Surprise balance billing happens when an individual gets medical care from a provider he or she believes is in their health insurance plan’s network, but in reality those services came from an out-of-network provider. It can also occur following an accident, when a patient has little or no control over where they are taken to receive care and are often taken to an out-of-network emergency room.
“We’ve heard of a number of such cases around the state, including a patient who was billed over $2,000 for blood tests that were taken at an in-network hospital by an in-network doctor but sent for analysis at an out-of-network lab,” said Pickett. “In another case, a patient had surgery at an in-network hospital performed by an in-network surgeon but was billed $1,300 for services provided by an out-of-network anesthesiologist.
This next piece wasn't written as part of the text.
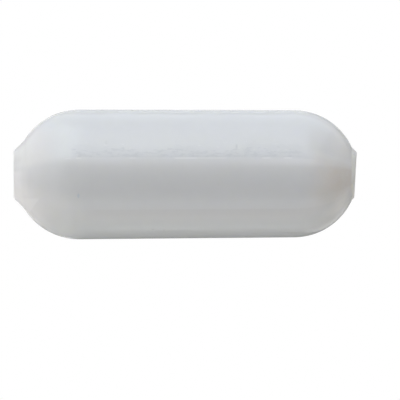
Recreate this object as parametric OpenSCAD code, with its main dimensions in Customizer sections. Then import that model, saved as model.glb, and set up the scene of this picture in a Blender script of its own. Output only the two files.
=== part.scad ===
// Magnetic stir bar: a cylindrical bar magnet sealed inside a one-piece PTFE jacket.
// The jacket is a slightly tapered cylinder that runs tangentially into a dome at each end.
// Each dome carries a small boss where the jacket was parted off: a flat with a conical flank.
// Millimetres. The bar stands on the square-cut foot boss and its axis is +Z.

/* [Jacket] */
// Outside diameter halfway along the bar
bar_d = 9.525; // [7.9:0.025:12.7]
// Overall length, from the foot flat to the highest point of the crown
bar_l = 25.4; // [20:0.1:40]
// How much narrower the jacket is at its crown end than at its foot end
bar_taper = 0.19; // [0:0.01:0.4]
// Jacket thickness round the side of the magnet
side_wall = 1.5875; // [1:0.0125:2]
// Jacket thickness beyond each end of the magnet
end_wall = 3.175; // [2.6:0.025:4]

/* [Foot boss] */
// Diameter of the flat that the bar stands on, up to its sharp corner
foot_d = 3.5; // [2.5:0.05:4.3]
// How far the flat stands proud of the dome
foot_rise = 0.045; // [0:0.005:0.15]
// Slope of the flank, in degrees above the flat
foot_flank = 45; // [40:1:60]
// Radius that softens the corner between flat and flank
foot_edge_r = 0.2; // [0.05:0.05:0.3]

/* [Crown boss] */
// Diameter of the boss at the level of its highest point
crown_d = 3.15; // [2.5:0.05:4]
// How far the highest point lies below the top of the full dome
crown_trim = 0.05; // [0:0.01:0.12]
// Slope of the flank, in degrees
crown_flank = 45; // [40:1:60]
// Slant of the parting cut, in degrees
crown_slant = 3.5; // [0:0.5:5]

/* [Magnet] */
// Width of the chamfer round each end of the magnet
magnet_chamfer = 0.4; // [0.2:0.05:0.8]
// Gap that the jacket leaves all round the magnet
magnet_gap = 0.02; // [0.01:0.01:0.1]

/* [Hidden] */
$fn = 96;

// Dome radii, and the heights of their centres
foot_dome_r = bar_d / 2 + bar_taper / 4;
crown_dome_r = bar_d / 2 - bar_taper / 4;
foot_dome_z = foot_rise + foot_dome_r;
crown_dome_z = bar_l + crown_trim - crown_dome_r;

// Where the tapered side is tangent to the domes, as an angle above the horizontal
side_angle = asin((foot_dome_r - crown_dome_r) / (crown_dome_z - foot_dome_z));

magnet_d = bar_d - 2 * side_wall;
hair = 0.00005;

// The point of a dome where its surface faces side_angle above the horizontal, set a hair inside
// the dome so that the side meets it with no sliver
function side_point(dome_r, dome_z) =
    [0, dome_z] + (dome_r - hair) * [cos(side_angle), sin(side_angle)];

// The slope at which a flank from the corner of a flat just touches the dome behind it
function tangent_slope(flat_r, dome_r, depth) =
    acos(dome_r / norm([flat_r, depth])) + atan2(flat_r, depth);

// Half section of the plain capsule: two domes and the tapered side between them
module capsule_section() {
    intersection() {
        union() {
            translate([0, foot_dome_z]) circle(r = foot_dome_r);
            translate([0, crown_dome_z]) circle(r = crown_dome_r);
            polygon([
                [0, foot_dome_z], side_point(foot_dome_r, foot_dome_z),
                side_point(crown_dome_r, crown_dome_z), [0, crown_dome_z]
            ]);
        }
        square([bar_d, bar_l + bar_d]);
    }
}

// Half section of a boss with its flat at height 0, on a dome whose centre is at height depth.
// The flank slopes up into the dome, and is never shallower than the dome's tangent.
module boss_section(flat_d, flank, edge_r, dome_r, depth) {
    flat_r = flat_d / 2;
    slope = max(flank, tangent_slope(flat_r, dome_r, depth));
    reach = depth * sin(slope) - flat_r * cos(slope);
    edge = edge_r * tan(slope / 2);
    polygon([
        [0, 0], [flat_r - edge, 0], [flat_r + edge * cos(slope), edge * sin(slope)],
        [flat_r + reach * cos(slope), reach * sin(slope)], [0, reach * sin(slope)]
    ]);
    if (edge_r > 0)
        translate([flat_r - edge, edge_r]) circle(r = edge_r);
}

// Outside of the jacket before the crown's parting cut
module jacket_blank() {
    rotate_extrude() {
        capsule_section();
        boss_section(foot_d, foot_flank, foot_edge_r, foot_dome_r, foot_dome_z);
    }
    translate([0, 0, bar_l])
        mirror([0, 0, 1])
            rotate_extrude()
                boss_section(crown_d, crown_flank, 0, crown_dome_r, bar_l - crown_dome_z);
}

// Everything above the parting cut, which rises to bar_l at the -X side of the crown boss
module parting_cut() {
    translate([-crown_d / 2, 0, bar_l])
        rotate([0, crown_slant, 0])
            translate([-bar_d, -bar_d, 0]) cube([3 * bar_d, 2 * bar_d, bar_d]);
}

// A cylinder with chamfered ends, larger all round than the magnet by grow
module magnet_blank(grow = 0) {
    r = magnet_d / 2 + grow;
    chamfer = magnet_chamfer + grow * (2 - sqrt(2));
    low = end_wall - grow;
    high = bar_l - end_wall + grow;
    rotate_extrude()
        polygon([
            [0, low], [r - chamfer, low], [r, low + chamfer],
            [r, high - chamfer], [r - chamfer, high], [0, high]
        ]);
}

// PTFE jacket, closed all round the magnet
module jacket() {
    color([0.93, 0.94, 0.95])
        difference() {
            jacket_blank();
            parting_cut();
            magnet_blank(magnet_gap);
        }
}

// Cast bar magnet, sealed in the jacket
module magnet() {
    color([0.42, 0.42, 0.44]) magnet_blank();
}

jacket();
magnet();
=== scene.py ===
"""Looks for the magnetic stir bar: a glossy white PTFE jacket round a bar magnet, standing on its foot.

Lengths are in metres, and the marks on the skin are placed in millimetres and degrees. The bar's axis is +Z.
In the picture the bar lies on its side, so picture-right is +Z, picture-up is -X and the camera looks along
+Y. Angles round the axis start on the camera's side, -Y, and are positive towards picture-up.
"""

import math

import bmesh
import bpy
from mathutils import Matrix, Vector, noise


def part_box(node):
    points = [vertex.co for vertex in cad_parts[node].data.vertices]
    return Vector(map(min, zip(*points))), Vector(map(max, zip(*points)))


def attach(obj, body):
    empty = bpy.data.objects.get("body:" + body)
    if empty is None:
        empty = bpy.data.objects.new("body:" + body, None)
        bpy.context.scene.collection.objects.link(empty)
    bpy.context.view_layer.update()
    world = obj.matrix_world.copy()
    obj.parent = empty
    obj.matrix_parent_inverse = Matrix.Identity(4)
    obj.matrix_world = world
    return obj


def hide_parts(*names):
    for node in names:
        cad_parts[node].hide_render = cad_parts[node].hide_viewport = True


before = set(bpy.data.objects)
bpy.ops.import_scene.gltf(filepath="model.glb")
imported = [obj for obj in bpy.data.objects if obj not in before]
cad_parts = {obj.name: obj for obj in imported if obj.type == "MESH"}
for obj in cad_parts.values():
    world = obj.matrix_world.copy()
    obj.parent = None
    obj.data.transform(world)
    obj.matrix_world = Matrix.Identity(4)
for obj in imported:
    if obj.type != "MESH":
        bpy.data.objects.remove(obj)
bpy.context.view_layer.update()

MM = 0.001

# Sizes of the jacket and the magnet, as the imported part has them
jacket_low, jacket_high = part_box("jacket")
magnet_low, magnet_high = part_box("magnet")
BAR_LENGTH = jacket_high.z - jacket_low.z
BAR_D = 9.525 * MM
BAR_TAPER = 0.19 * MM
FOOT_RISE = 0.045 * MM
FOOT_FLAT_R = 1.75 * MM
FOOT_EDGE_R = 0.2 * MM
CROWN_TRIM = 0.05 * MM
CROWN_FLAT_R = 1.575 * MM
CROWN_SLANT = math.radians(3.5)
BOSS_FLANK = math.radians(45)
MAGNET_CHAMFER = 0.4 * MM
MAGNET_GAP = 0.02 * MM

FOOT_DOME_R = BAR_D / 2 + BAR_TAPER / 4
CROWN_DOME_R = BAR_D / 2 - BAR_TAPER / 4
FOOT_DOME_Z = FOOT_RISE + FOOT_DOME_R
CROWN_DOME_Z = BAR_LENGTH + CROWN_TRIM - CROWN_DOME_R

# Softening that the moulding has and the CAD outline leaves out
KINK_BLEND = 0.22 * MM
CROWN_EDGE_R = 0.06 * MM

# The moulding's unevenness: an even inset that keeps it inside the CAD box, and two noises
RELIEF_INSET = 0.006 * MM
RELIEF_BROAD = 0.0006 * MM
RELIEF_FINE = 0.0002 * MM
BROAD_SIZE = (3.1 * MM, 3.1 * MM, 5.5 * MM)
FINE_SIZE = 0.75 * MM
FINE_SHIFT = Vector((7, 3, 1))
# Heights where the unevenness starts and ends, and how far it takes to fade in
RELIEF_LOW = 0.05 * MM
RELIEF_HIGH = CROWN_DOME_Z + 4.1 * MM
RELIEF_FADE = 0.5 * MM

# How finely the jacket is divided, from the foot's centre to the crown's, and round its axis
FOOT_FLAT_STEPS = 14
FOOT_EDGE_STEPS = 6
FOOT_FLANK_STEPS = 10
FOOT_DOME_STEPS = 54
SIDE_STEPS = 150
CROWN_DOME_STEPS = 60
CROWN_FLANK_STEPS = 5
CROWN_FLAT_STEPS = 10
SKIN_AROUND = 288
CAVITY_AROUND = 96

# The crown's rounded edge as offsets from its sharp rim, outwards and upwards, in edge radii
CROWN_FLANK_END = (0.4, -0.4)
CROWN_EDGE = [(0.12, -0.16), (-0.2, -0.03), (-0.6, 0)]


def kinks():
    """Where the foot's and the crown's flanks meet their domes, as (radius, height)."""

    def run(flat_r, depth, dome_r):
        """Length of a flank from the corner of a flat into a dome whose centre is at depth."""
        b = depth * math.sin(BOSS_FLANK) - flat_r * math.cos(BOSS_FLANK)
        c = flat_r ** 2 + depth ** 2 - dome_r ** 2
        return b - math.sqrt(b * b - c)

    foot_run = run(FOOT_FLAT_R, FOOT_DOME_Z, FOOT_DOME_R)
    crown_run = run(CROWN_FLAT_R, BAR_LENGTH - CROWN_DOME_Z, CROWN_DOME_R)
    foot = (FOOT_FLAT_R + foot_run * math.cos(BOSS_FLANK), foot_run * math.sin(BOSS_FLANK))
    crown = (CROWN_FLAT_R + crown_run * math.cos(BOSS_FLANK), BAR_LENGTH - crown_run * math.sin(BOSS_FLANK))
    return foot, crown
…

You can imagine their shock when those bills arrived in the mail.”
Pickett’s legislation, also known as the “Surprise Balance Bill Protection Act,” would take consumers out of the middle of the reimbursement process and protect them from surprise balance bills.
Specifically, House Bill 1862 would:
Ensure that consumers are only responsible for their in-network cost-sharing obligations.
Instruct providers to bill insurers directly, while also allowing consumers to trigger protections if they do receive a balance bill.
Instruct insurers to negotiate with providers to determine fair payment for the services that consumers receive.